### WHAT THIS TASK INVOLVES
Lines that hold the word "rigid" should be located and copied.

— START RECORDS SHOWN —

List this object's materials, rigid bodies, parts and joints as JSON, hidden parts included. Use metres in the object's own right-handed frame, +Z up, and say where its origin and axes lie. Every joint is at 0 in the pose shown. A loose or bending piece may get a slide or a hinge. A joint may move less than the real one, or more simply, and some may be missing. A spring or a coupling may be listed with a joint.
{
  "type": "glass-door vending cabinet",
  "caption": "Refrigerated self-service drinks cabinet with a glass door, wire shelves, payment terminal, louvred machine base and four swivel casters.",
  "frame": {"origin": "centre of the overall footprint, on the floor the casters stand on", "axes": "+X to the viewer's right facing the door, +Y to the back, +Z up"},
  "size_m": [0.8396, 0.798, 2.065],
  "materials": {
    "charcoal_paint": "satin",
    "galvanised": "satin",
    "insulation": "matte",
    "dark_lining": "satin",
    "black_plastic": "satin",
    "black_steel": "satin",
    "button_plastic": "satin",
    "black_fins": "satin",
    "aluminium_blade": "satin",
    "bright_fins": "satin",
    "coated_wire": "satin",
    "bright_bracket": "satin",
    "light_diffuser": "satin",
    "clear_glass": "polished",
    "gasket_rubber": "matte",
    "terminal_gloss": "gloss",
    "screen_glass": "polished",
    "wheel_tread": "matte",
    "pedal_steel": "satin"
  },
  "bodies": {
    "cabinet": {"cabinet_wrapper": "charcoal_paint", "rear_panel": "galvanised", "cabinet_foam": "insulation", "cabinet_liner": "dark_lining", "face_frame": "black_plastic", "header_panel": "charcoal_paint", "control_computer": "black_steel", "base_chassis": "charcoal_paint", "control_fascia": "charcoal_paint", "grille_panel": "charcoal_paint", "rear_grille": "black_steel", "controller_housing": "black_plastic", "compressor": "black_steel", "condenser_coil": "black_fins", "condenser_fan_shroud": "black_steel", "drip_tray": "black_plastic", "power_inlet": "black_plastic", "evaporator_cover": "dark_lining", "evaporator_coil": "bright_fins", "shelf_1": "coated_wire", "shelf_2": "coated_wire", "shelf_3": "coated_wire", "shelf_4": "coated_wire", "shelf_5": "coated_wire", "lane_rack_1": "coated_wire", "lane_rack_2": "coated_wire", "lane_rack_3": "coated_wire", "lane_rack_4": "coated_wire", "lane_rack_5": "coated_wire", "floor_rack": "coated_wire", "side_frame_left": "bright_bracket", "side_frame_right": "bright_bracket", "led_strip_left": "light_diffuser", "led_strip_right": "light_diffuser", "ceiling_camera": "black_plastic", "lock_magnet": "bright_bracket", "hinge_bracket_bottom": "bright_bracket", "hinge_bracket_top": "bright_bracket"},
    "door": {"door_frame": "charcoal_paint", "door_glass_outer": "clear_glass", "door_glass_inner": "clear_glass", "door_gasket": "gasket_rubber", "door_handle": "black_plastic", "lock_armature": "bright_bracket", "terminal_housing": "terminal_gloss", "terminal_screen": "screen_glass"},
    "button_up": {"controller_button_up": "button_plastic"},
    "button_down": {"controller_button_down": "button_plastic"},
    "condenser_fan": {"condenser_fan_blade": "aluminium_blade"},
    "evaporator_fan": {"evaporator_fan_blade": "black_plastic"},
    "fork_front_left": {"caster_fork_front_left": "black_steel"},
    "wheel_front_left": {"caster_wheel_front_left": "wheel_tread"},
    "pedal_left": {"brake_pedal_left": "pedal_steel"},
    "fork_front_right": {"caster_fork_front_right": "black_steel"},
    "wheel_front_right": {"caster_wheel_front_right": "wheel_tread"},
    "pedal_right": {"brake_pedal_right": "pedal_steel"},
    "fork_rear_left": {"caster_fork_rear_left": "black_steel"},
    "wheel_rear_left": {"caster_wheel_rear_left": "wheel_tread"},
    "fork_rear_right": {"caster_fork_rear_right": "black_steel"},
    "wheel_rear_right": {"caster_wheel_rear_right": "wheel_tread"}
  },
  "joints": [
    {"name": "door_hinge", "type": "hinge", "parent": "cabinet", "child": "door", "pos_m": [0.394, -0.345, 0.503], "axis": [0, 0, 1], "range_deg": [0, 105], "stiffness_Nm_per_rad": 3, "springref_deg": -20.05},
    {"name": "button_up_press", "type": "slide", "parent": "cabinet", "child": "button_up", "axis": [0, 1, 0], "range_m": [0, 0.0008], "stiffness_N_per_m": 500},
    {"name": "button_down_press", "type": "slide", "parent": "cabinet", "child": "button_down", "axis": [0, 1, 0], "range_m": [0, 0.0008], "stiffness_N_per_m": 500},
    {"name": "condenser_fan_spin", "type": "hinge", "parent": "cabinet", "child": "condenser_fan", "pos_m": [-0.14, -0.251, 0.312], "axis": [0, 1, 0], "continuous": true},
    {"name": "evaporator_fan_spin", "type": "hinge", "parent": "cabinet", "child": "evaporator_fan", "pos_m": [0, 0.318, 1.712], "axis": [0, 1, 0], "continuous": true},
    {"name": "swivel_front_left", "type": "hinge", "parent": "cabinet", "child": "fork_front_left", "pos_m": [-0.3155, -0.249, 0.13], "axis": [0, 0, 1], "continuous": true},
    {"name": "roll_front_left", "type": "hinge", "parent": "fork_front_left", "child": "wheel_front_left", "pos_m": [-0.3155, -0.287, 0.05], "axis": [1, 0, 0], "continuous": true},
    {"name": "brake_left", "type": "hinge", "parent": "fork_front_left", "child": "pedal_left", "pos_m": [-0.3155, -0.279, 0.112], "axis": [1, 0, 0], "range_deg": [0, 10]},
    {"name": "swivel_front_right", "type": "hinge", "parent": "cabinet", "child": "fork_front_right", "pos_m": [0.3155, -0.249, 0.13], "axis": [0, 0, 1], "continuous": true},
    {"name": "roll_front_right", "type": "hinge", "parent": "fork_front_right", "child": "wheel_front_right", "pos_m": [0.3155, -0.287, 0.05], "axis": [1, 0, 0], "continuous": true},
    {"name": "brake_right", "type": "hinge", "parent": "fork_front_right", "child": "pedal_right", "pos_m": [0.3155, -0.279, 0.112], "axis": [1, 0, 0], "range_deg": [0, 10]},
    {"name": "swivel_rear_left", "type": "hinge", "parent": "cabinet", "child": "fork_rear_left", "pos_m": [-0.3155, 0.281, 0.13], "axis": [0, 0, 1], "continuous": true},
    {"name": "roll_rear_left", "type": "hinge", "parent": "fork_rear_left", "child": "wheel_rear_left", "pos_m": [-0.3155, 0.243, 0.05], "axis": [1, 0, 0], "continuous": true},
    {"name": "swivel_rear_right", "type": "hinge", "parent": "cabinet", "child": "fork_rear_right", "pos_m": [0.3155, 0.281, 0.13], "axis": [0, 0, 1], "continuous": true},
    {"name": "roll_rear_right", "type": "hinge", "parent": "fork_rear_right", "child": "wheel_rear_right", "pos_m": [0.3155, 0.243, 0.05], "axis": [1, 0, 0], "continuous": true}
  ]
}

— END RECORDS SHOWN —
— START RECORDS SHOWN —

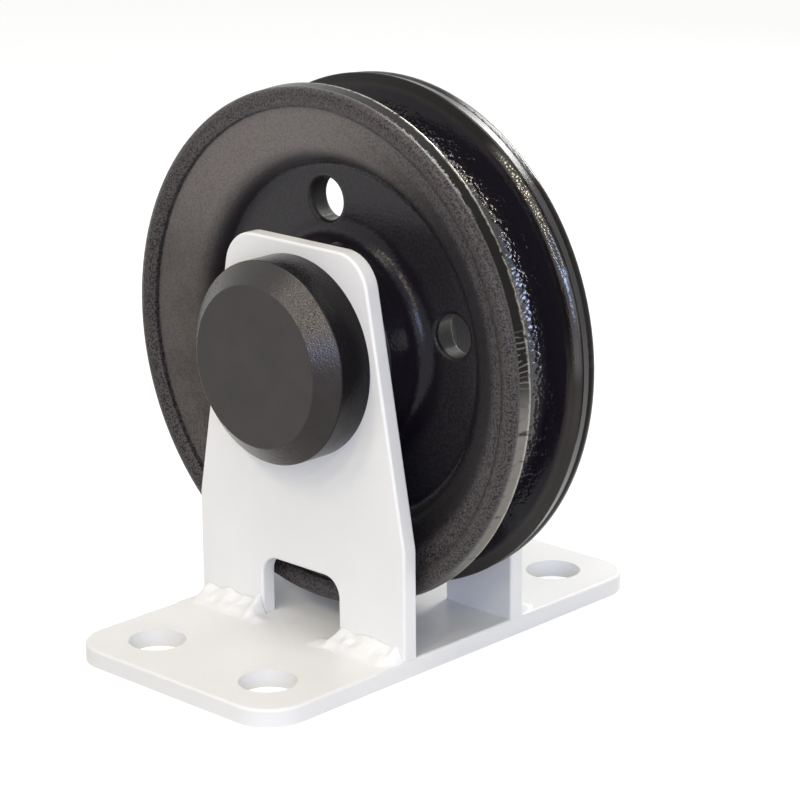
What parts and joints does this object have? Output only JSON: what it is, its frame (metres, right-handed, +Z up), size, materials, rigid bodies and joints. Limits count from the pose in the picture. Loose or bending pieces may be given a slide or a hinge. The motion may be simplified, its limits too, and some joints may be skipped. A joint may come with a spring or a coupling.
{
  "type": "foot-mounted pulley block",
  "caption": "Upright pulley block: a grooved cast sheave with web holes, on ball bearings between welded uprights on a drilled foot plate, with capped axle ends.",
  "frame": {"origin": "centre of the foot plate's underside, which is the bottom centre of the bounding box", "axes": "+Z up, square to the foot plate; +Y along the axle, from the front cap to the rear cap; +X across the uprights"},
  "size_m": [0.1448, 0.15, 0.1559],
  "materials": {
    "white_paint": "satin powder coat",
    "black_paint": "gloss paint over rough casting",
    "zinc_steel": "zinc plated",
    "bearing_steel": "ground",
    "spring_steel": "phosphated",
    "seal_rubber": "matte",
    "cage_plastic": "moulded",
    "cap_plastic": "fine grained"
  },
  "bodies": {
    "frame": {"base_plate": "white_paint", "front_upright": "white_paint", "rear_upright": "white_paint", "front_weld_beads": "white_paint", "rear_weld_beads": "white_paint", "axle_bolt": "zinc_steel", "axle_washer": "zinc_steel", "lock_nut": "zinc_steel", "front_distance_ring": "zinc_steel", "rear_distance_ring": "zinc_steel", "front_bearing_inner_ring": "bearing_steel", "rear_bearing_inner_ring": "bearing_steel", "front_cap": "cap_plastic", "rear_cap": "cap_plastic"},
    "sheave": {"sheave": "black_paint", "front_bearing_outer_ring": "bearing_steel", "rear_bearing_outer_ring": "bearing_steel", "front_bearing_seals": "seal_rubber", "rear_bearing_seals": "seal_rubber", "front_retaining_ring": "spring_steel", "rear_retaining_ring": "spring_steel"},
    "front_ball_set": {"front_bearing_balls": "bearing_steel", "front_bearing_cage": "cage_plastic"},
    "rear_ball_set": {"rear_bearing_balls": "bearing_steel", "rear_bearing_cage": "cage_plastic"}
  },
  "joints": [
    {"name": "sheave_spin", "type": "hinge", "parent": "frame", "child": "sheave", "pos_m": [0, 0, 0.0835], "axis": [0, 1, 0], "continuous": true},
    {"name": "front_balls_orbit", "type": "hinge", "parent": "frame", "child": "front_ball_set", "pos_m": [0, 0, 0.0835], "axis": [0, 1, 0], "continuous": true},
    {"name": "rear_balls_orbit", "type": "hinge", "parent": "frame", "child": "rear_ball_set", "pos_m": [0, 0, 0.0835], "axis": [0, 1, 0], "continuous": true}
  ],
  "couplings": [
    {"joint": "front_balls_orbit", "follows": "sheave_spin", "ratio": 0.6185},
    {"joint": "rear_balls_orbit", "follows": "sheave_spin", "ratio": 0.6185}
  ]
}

— END RECORDS SHOWN —
— START RECORDS SHOWN —

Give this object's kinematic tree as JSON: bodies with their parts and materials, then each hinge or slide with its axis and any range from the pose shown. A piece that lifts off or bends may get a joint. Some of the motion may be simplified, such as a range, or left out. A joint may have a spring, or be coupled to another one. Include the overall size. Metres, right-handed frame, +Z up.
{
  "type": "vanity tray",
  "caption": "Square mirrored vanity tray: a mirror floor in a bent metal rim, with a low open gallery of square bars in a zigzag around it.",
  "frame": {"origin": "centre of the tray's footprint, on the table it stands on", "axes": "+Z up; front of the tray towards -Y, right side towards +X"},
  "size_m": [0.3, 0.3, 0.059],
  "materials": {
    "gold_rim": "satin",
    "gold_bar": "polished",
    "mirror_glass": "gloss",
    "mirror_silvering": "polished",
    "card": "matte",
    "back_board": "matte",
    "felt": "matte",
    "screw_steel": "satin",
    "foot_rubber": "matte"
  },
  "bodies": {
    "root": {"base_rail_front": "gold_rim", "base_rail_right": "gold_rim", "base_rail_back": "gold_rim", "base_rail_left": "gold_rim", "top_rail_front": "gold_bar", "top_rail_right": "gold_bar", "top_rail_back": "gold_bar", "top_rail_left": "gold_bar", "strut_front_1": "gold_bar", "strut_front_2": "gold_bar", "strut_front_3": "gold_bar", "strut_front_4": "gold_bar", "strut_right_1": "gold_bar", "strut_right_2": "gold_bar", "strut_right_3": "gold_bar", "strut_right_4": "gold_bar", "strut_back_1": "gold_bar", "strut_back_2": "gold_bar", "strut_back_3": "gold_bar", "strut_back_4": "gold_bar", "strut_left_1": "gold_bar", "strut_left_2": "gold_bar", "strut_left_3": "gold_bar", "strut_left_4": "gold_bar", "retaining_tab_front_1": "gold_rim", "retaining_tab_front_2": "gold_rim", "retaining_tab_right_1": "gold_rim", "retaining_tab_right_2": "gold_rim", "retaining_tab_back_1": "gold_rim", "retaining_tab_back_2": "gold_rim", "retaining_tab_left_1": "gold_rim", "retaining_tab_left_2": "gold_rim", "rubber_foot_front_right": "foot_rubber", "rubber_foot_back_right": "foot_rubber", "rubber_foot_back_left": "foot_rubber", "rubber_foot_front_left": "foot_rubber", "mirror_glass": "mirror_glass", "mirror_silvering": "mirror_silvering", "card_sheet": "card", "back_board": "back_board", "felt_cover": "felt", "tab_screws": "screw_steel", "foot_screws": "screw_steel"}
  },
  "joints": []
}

— END RECORDS SHOWN —

### THE ANSWER
List this object's materials, rigid bodies, parts and joints as JSON, hidden parts included. Use metres in the object's own right-handed frame, +Z up, and say where its origin and axes lie. Every joint is at 0 in the pose shown. A loose or bending piece may get a slide or a hinge. A joint may move less than the real one, or more simply, and some may be missing. A spring or a coupling may be listed with a joint.
What parts and joints does this object have? Output only JSON: what it is, its frame (metres, right-handed, +Z up), size, materials, rigid bodies and joints. Limits count from the pose in the picture. Loose or bending pieces may be given a slide or a hinge. The motion may be simplified, its limits too, and some joints may be skipped. A joint may come with a spring or a coupling.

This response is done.